Even outside of the band’s jamming, the music of If Found is utterly captivating, and it’s clear to see the absolute love of Ireland this game has within its characters, music, and narrative. I’m from the Black Country, which due to Irish migration back in the 1800s and 1900s, borrowed a lot from the Irish, including how they spoke. So I understood a lot of what was being said thanks to my origins. But if you’re going into this game not knowing anything at all about Ireland, then don’t worry, you’ll get a glossary that’ll help you understand locations, phrases, and more. If you do understand though, then as anyone will tell you, it’s good to be surrounded by a history that you know as well as the back of your hand.

While Ireland is familiar to Kasio and her friends, the people in and outside of their village label them as outsiders. Colum being a man and having a boyfriend, Kasio being trans and Shans being seen in their company, is more than enough ‘evidence’ for those outside of their slum-house that they are different. Yet, despite being in this rotting, decaying house that has almost no amenities, Kasio realizing that she has people that she can be herself around is such an important development for both herself and us to discover. I still am not sure of who I really am, but I know that I have a select group of people who I can be myself with — even if that person is still a mystery to me. To be shown that that’s okay, and that you’ll have people who stick by you, is still so pivotal for queer people to see, particularly those who are transgender. Often we are seen as outsiders to a heteronormative and cisgender society, so to be shown that we can find happiness is still an excellent reminder even now. It’s at these moments of pure happiness that is conveyed brilliantly in the artwork from Liadh Young, who makes even the smallest of pictures feel as large and overwhelming as a crescendo.

Identity is a major factor in If Found and is something that affects Kasio and her friends, particularly Shans. Who they were before, who they are now, and who they will be in the future is often what drives the tension between characters. Kasio knows who they want to be, but is scared to embrace it, whereas Colum and Jack want two different things, but are still tied to one another. As for Shans, it’s all in finding the right name…

No matter who you are, identity in a world that so often wants only certain people to shine can make finding out what makes you, well, you, so arduous. If Found understands that right to its very core, and it’s what makes Kasio feel so very real to me. I could see my friends struggles in her thoughts and feelings. How they shouldn’t be here. How society doesn’t want them to exist. Even in the way you’re supposed to ‘rub out’ Kasio’s writing, If Found is open to letting the player understand how erasing your memories, whether you want it to or not, almost feels like erasing yourself. Each time I had to do it to progress, it felt wrong.

  • If Found

Ultimately, love is what pulls me into the heart of what I loved about If Found. Love is a powerful thing, and in my opinion, is something that video games still struggle to convey in a meaningful way. It’s still not perfect, but I think that If Found is the closest game I’ve ever seen to portray the complexity behind love, particularly familial love. It’s not always easy. And sometimes, you really do just need to make a family of your own.

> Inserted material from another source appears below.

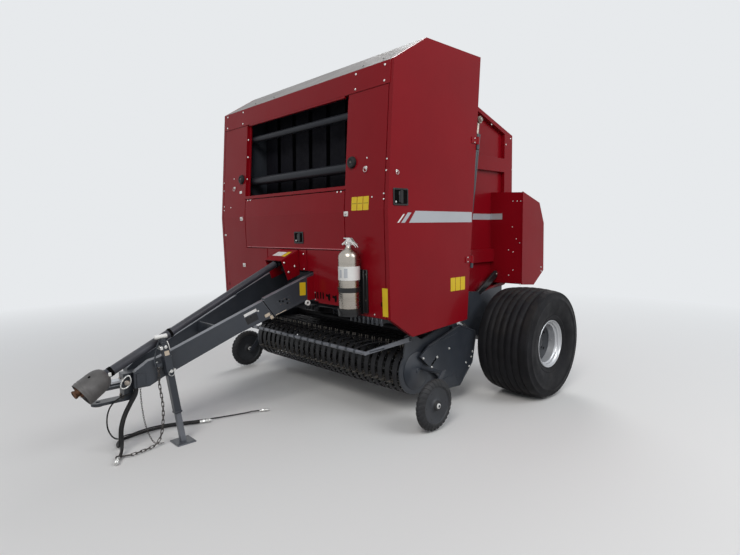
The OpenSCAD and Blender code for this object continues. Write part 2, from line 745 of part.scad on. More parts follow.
eye_r = 34;
cyl_rest = norm([eye_y - foot_y, eye_h - foot_h]);
cyl_lean = atan((eye_y - foot_y) / (eye_h - foot_h));
module along_cylinder() {
    translate([cyl_x, foot_y, foot_h]) rotate([-cyl_lean, 0, 0]) children();
}
barrel_l = cyl_rest - 140;
module cylinder_barrel() {
    color(slate) along_cylinder() difference() {
        union() {
            rod(-25, 25, 0, 0, eye_r);
            translate([0, 0, 20]) cylinder(h = barrel_l - 20, r = barrel_r);
        }
        rod(-30, 30, 0, 0, 20.6);
        translate([0, 0, 60]) cylinder(h = barrel_l, r = rod_r + 0.6);
    }
}
// The rod carries its pin, which ends beside the tailgate's boss, so the eye may drift along it
module cylinder_rod() {
    color(steel) along_cylinder() {
        translate([0, 0, cyl_rest]) rod(-25, 25, 0, 0, eye_r);
        translate([0, 0, cyl_rest]) rod(eye_boss_x + 4 - cyl_x, 42, 0, 0, 20);
        translate([0, 0, cyl_rest - 720]) cylinder(h = 700, r = rod_r);
    }
}
module cylinder_barrel_left() { cylinder_barrel(); }
module cylinder_barrel_right() { mirror([1, 0, 0]) cylinder_barrel(); }
module cylinder_rod_left() { cylinder_rod(); }
module cylinder_rod_right() { mirror([1, 0, 0]) cylinder_rod(); }

// The side door's outline, columns place and height
door_side = [[0, fold_h], [brow_y, brow_h], [peak_y, peak_h], [crest_y, crest_h], [heel_y, heel_h],
    [keel_y, keel_h], [chin_y, chin_h]];
module side_door() {
    middle = [560, 1850];
    color(red) {
        difference() {
            across(side_x - door_t, side_x) polygon(door_side);
            across(side_x - door_t - 1, side_x - door_skin)
                polygon([for (p = door_side) middle + 0.94 * (p - middle)]);
        }
        for (z = door_hinge_h) {
            y = rear_y(z) + door_axis_off;
            difference() {
                union() {
                    translate([door_axis_x, y, z]) rotate([-rear_lean, 0, 0])
                        translate([0, 0, -32]) cylinder(h = 64, r = knuckle_r);
                    bar([side_x - 12, y - 90, z - 26], [side_x + 6, y - 6, z + 26]);
                }
                translate([door_axis_x, y, z]) rotate([-rear_lean, 0, 0])
                    translate([0, 0, -80]) cylinder(h = 160, r = knuckle_r / 2 + 0.5);
            }
        }
    }
}
module side_door_left() { side_door(); }
module side_door_right() { mirror([1, 0, 0]) side_door(); }

module front_door() {
    w = middle_x - 5;
    color(red) {
        front_slab(-w, w, door_low_h, sill_h - 36, front_door_t);
        rod(-middle_x - 24, middle_x + 24, front_door_y, front_door_h, pin_r);
    }
}

// Free cords

// A ring of n points round c, square to the direction d
function ring(c, d, r, n) = let (
    w = d / norm(d),
    a = cross(w, abs(w[2]) < 0.9 ? [0, 0, 1] : [1, 0, 0]),
    u = a / norm(a), v = cross(w, u))
    [for (i = [0:n - 1]) c + r * (cos(360 * i / n) * u + sin(360 * i / n) * v)];
// A point at t between q[k] and q[k + 1] on the smooth curve through all the points of q
function on_curve(q, k, t) = let (
    m = len(q) - 1,
    a = q[k], b = q[k + 1],
    u = (b - q[max(k - 1, 0)]) / (k > 0 ? 2 : 1),
    v = (q[min(k + 2, m)] - a) / (k + 1 < m ? 2 : 1))
    a + t * u + t * t * (3 * (b - a) - 2 * u - v) + t * t * t * (u + v - 2 * (b - a));
// The curve through q with n steps from each point to the next
function smooth(q, n) = concat(
    [for (k = [0:len(q) - 2]) for (i = [0:n - 1]) on_curve(q, k, i / n)], [q[len(q) - 1]]);
module tube(q, r, steps = 2, n = 8) {
    path = smooth(q, steps);
    m = len(path);
    rings = [for (k = [0:m - 1]) ring(path[k],
        path[min(k + 1, m - 1)] - path[max(k - 1, 0)], r, n)];
    pts = [for (q = rings) each q];
    sides = [for (k = [0:m - 2]) for (i = [0:n - 1]) let (j = (i + 1) % n)
        [k * n + i, k * n + j, (k + 1) * n + j, (k + 1) * n + i]];
    caps = [[for (i = [n - 1:-1:0]) i], [for (i = [0:n - 1]) (m - 1) * n + i]];
    polyhedron(points = pts, faces = concat(sides, caps), convexity = 8);
}

// Height at which the hoses leave the tongue
exit_h = tip_low - tie;
// Clearance of the couplers over the ground
ground_gap = 5;
// Routes of the cords, columns X, Y and Z
hose_left_route = [[101, -1412, exit_h], [101, -1412, 438], [101, -1418, 414], [100, -1430, 390],
    [98, -1446, 364], [95, -1464, 332], [92, -1483, 296], [90, -1500, 256], [88, -1513, 214],
    [87, -1521, 172], [87, -1524, 130], [88, -1525, 102], [94, -1528, 70], [110, -1537, 42],
    [134, -1551, 26], [158, -1566, 20.5], [186, -1582, 20.5]];
hose_right_route = [[75, -1412, exit_h], [75, -1412, 438], [75, -1418, 414], [73, -1430, 390],
    [71, -1446, 364], [68, -1464, 332], [65, -1483, 296], [61, -1500, 256], [57, -1513, 214],
    [53, -1521, 172], [50, -1524, 130], [48, -1524, 102], [41, -1524, 72], [23, -1524, 43],
    [-6, -1522, 26], [-42, -1516, 17.5], [-84, -1503, 17.5], [-120, -1479, 17.5],
    [-144, -1445, 17.5], [-158, -1400, 17.5], [-170, -1330, 17.5], [-178, -1250, 17.5],
    [-172, -1160, 17.5], [-146, -1065, 17.5], [-110, -990, 17.5], [-86, -952, 20.5],
    [-71, -925, 20.5], [-56, -884, 20.5]];
cable_route = [[60, -1396, exit_h], [60, -1396, 444], [60, -1400, 428], [57, -1412, 416],
    [54, -1434, 409], [53, -1462, 407], [55, -1494, 403], [59, -1524, 395], [60, -1554, 378], [60, -1582, 347],
    [60, -1600, 304], [58, -1607, 256], [52, -1604, 208], [42, -1591, 164], [26, -1571, 126],
    [2, -1546, 96], [-30, -1518, 74], [-70, -1489, 58], [-110, -1463, 47], [-146, -1434, 39],
    [-182, -1402, 26], [-212, -1360, 13], [-234, -1300, 11], [-243, -1230, 11], [-236, -1150, 11],
    [-212, -1065, 11], [-176, -985, 11], [-136, -905, 11], [-100, -820, 11], [-66, -735, 11],
    [-38, -650, 11], [-14, -570, 11], [14, -490, 13], [29, -458, 17.5], [42, -430, 17.5],
    [59, -394, 17.5]];
chain_route = [[165, -1274, chain_h - tie], [165, -1274, 560], [165, -1275, 480],
    [165, -1268, 410], [165, -1260, 345], [164, -1257, 270], [162, -1260, 200], [160, -1266, 140],
    [157, -1277, 90], [155, -1294, 52], [155, -1318, 29], [158, -1348, 19], [168, -1390, 17.5],
    [177, -1430, 17.5], [182, -1468, 17.5], [180, -1503, 17.5], [172, -1530, 17.5]];
guard_chain_route = [[100, -1386, exit_h], [100, -1386, 430], [100, -1385, 380],
    [100, -1382, 320], [100, -1377, 260], [100, -1369, 200], [100, -1358, 145], [100, -1344, 97],
    [101, -1330, 59], [104, -1314, 31], [110, -1296, 15], [118, -1274, 11.5], [126, -1250, 11.5]];
module hose_left() { color(black) tube(hose_left_route, 11); }
module hose_right() { color(black) tube(hose_right_route, 11, 3); }
module light_cable() { color(black) tube(cable_route, 5); }
module safety_chain() { color(steel) tube(chain_route, 11, 3); }
module guard_chain() { color(steel) tube(guard_chain_route, 6, 3); }
// A coupler on the ground, starting at a and lying along the turn
module coupler(a, turn, l, r) {
    translate([a[0], a[1], r + ground_gap + 0.5]) rotate([0, 0, turn]) rotate([0, 90, 0]) {
        translate([0, 0, tie]) cylinder(h = l * 0.6, r = r * 0.8);
        translate([0, 0, l * 0.6]) cylinder(h = l * 0.4, r = r);
    }
}
module couplers() {
    color(steel) {
        coupler([186, -1582], -30, 90, 15);
        coupler([-56, -884], 70, 90, 15);
        coupler([59, -394], 65, 80, 12);
    }
}

// Sets what follows on the middle of the machine's length
module placed() { translate([0, -mid_y, 0]) children(); }

placed() side_sheets();
placed() cross_beams();
placed() outer_frame();
placed() axle_frame();
placed() front_header();
placed() roof_cover();
placed() front_panel_left();
placed() front_panel_right();
placed() window_frame();
placed() rollers();
placed() belts();
placed() gearbox();
placed() gearbox_hood();
placed() tongue();
placed() hitch_clevis();
placed() driveline_guard();
placed() driveline_shaft();
placed() extinguisher_bracket();
placed() fire_extinguisher();
placed() jack_tube();
placed() jack_leg();
placed() tyre_left();
placed() rim_left();
placed() tyre_right();
placed() rim_right();
placed() pickup_frame();
placed() stripper_bands();
placed() drive_shield();
placed() tine_reel();
placed() windguard();
placed() gauge_wheel_left();
placed() gauge_wheel_right();
placed() tailgate();
placed() tailgate_frame();
placed() tail_lamps();
placed() cylinder_barrel_left();
placed() cylinder_rod_left();
placed() cylinder_barrel_right();
placed() cylinder_rod_right();
placed() side_door_left();
placed() side_door_right();
placed() front_door();
placed() hose_left();
placed() hose_right();
placed() light_cable();
placed() safety_chain();
placed() guard_chain();
placed() couplers();
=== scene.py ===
import bpy
import bmesh
from itertools import product
from math import asin, atan, atan2, cos, pi as PI, radians, sin, tan
from mathutils import Matrix, Vector


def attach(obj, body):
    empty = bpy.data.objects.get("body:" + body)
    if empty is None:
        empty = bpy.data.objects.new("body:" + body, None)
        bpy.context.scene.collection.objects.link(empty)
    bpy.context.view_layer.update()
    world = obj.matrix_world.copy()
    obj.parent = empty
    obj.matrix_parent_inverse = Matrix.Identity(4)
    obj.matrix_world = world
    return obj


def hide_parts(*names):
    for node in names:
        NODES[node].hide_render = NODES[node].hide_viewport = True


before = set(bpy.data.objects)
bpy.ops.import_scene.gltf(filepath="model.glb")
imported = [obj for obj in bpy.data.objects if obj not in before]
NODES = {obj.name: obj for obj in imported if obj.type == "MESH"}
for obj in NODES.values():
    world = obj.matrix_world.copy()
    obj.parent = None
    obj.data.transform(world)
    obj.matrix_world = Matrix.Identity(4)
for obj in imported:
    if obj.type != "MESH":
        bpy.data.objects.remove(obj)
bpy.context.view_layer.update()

# The model's origin is this far behind the fold of the front face, and the shapes below
# are written with y = 0 at that fold, in metres.
MID = 0.300
HANDS = ("left", "right")
# The front face folds at this height; above and below it the face falls back over a height
FOLD_H = 1.702
UPPER_BACK, UPPER_RISE = 0.079, 1.074
LOWER_BACK, LOWER_DROP = 0.020, 0.808
# Where the photograph was taken from
VIEWPOINT = (3.8301, -2.6505, 1.5632)


def V(x, y, z):
    return Vector((x, y, z))


# Camera
def camera():
    data = bpy.data.cameras.new("camera")
    data.sensor_width = 36.0
    data.lens = 24.86
    cam = bpy.data.objects.new("camera", data)
    bpy.context.scene.collection.objects.link(cam)
    yaw, pitch, roll = radians(46.4147), radians(-5.3879), radians(-0.7044)
    ahead = V(-sin(yaw) * cos(pitch), cos(yaw) * cos(pitch), sin(pitch))
    right = V(cos(yaw), sin(yaw), 0)
    up = right.cross(ahead)
    right, up = (right * cos(roll) + up * sin(roll), up * cos(roll) - right * sin(roll))
    m = Matrix((right, up, -ahead)).transposed().to_4x4()
    m.translation = V(VIEWPOINT[0], VIEWPOINT[1] - MID, VIEWPOINT[2])
    cam.matrix_world = m
    bpy.context.scene.camera = cam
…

But there’s more to it than that. While I cannot relate to Kasio being a trans woman, I can relate to the struggles of how my identity affected my relationship with my mother, pushing us away from one another after small misunderstandings quickly turned into gigantic gulfs of space. It isn’t all bad, nor is it all good. But it feels raw and real, which I feel is the biggest compliment I can give to If Found.

Nonetheless, there are some parts that I found tiresome. Kasio’s diary entries are broken up by sections of where a character Cassiopeia, whom I can only assume to be a fictional Kasio, is in outer space. Cassiopeia is trying to stop the destruction of the world as we know it, and ends up trying to fix an anomaly to do so. It’s often very confusing, and though I played the game a couple of times, I still felt as though it added very little to the overall game. It’s a nice way to convey Kasio’s dreams of being an astronaut, and in some ways I do appreciate it being there, but not enough for me to feel as though it added anything significant.

DREAMFEEL’s If Found is dazzling in every single way. It’s an artistic, yet hard-hitting look at how life can treat those who are considered outsiders in society without resorting to complete, utter tragedy. There is hope and love to be found in this game, all you need to do is be brave enough to embrace it.